Yonik pointed out that if we initialize the version buckets used by the transaction log to the maximum value of the _version_ field before accepting new updates, then we can avoid this costly lookup for every new document coming into the replica. In other words, if a version bucket is seeded with the max value from the index, then when new documents arrive with a version value that is larger than the current max, we know this update request has not been reordered. Of course the max version for each bucket gets updated as new documents flow into Solr.

Thus, as of Solr 5.2.0, when a Solr core initializes, it seeds version buckets with the highest known version from the index, see SOLR-7332 for more details. With this fix, when a replica receives a document from its leader, it can quickly determine if the update was reordered by consulting the highest value of the version bucket for that document (based on a hash of the document ID). In most cases, the version on an incoming document to a replica will have a higher value than the version bucket, which saves an expensive lookup to the Lucene index and increases overall throughput on replicas. If by chance, the replica sees a version that is lower than the bucket max, it will still need to consult the index to ensure the update was not reordered.

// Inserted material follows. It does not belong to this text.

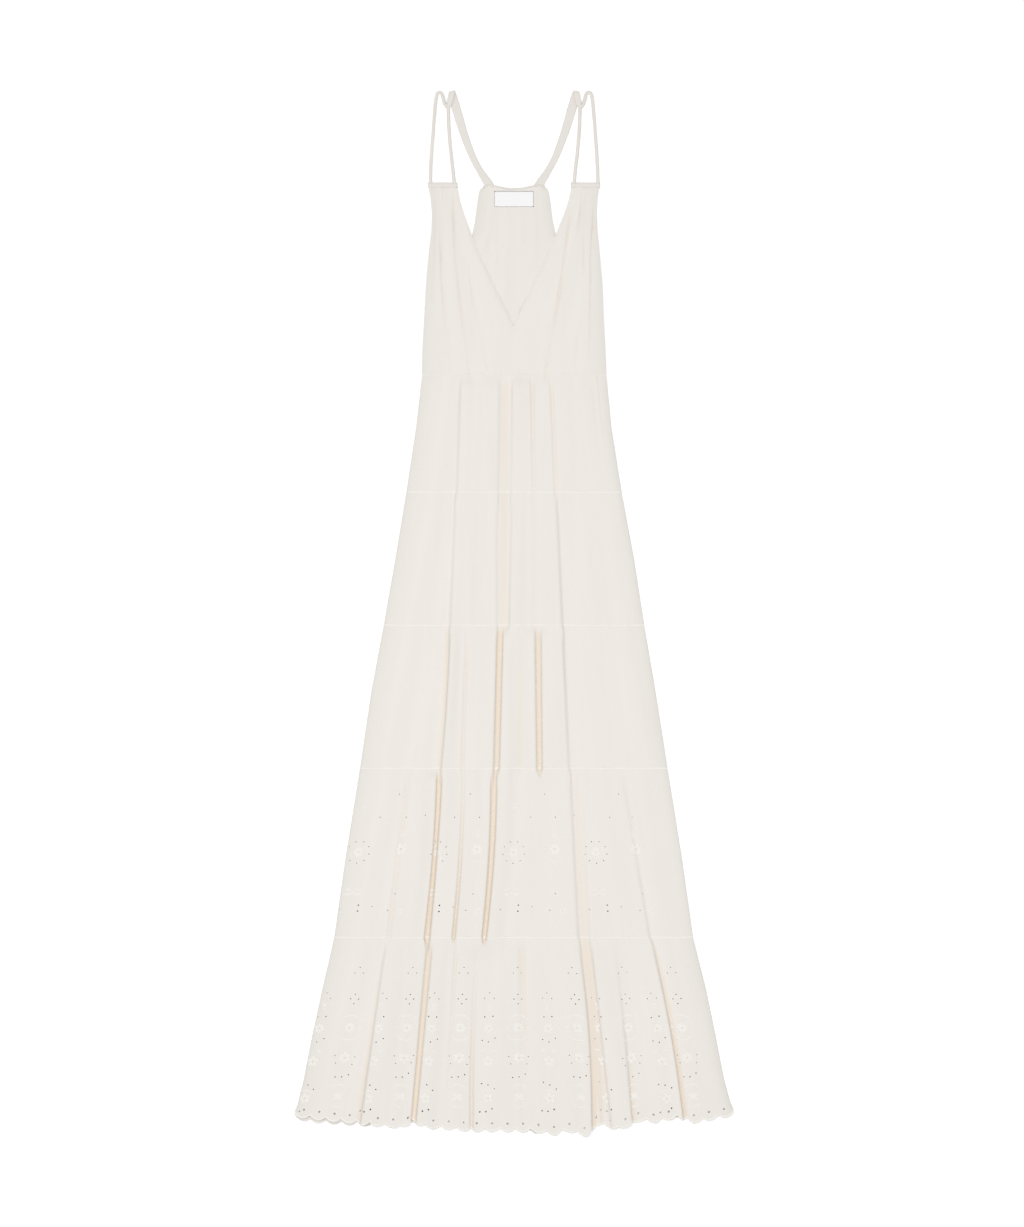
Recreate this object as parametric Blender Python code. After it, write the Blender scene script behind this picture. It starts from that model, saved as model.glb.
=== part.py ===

These three tickets taken together achieve a significant increase in indexing performance and allows us to push Solr harder now. Specifically, I could only use 34 reducers with Solr 4.8.1 but was able to use 44 reducers with 5.2.0 and still remain stable.

Lastly, if you’re wondering what you need to do to take advantage of these fixes, you only need to upgrade to Solr 5.2.0, no additional configuration changes are needed. I hope you’re able to take advantage of these improvements in your own environment and please file JIRA requests if you have other ideas on how to improve Solr indexing performance. The Solr Scale Toolkit has been upgraded to support Solr 5.2.0 and the dataset I used is publicly shared on S3 if you want to reproduce these results.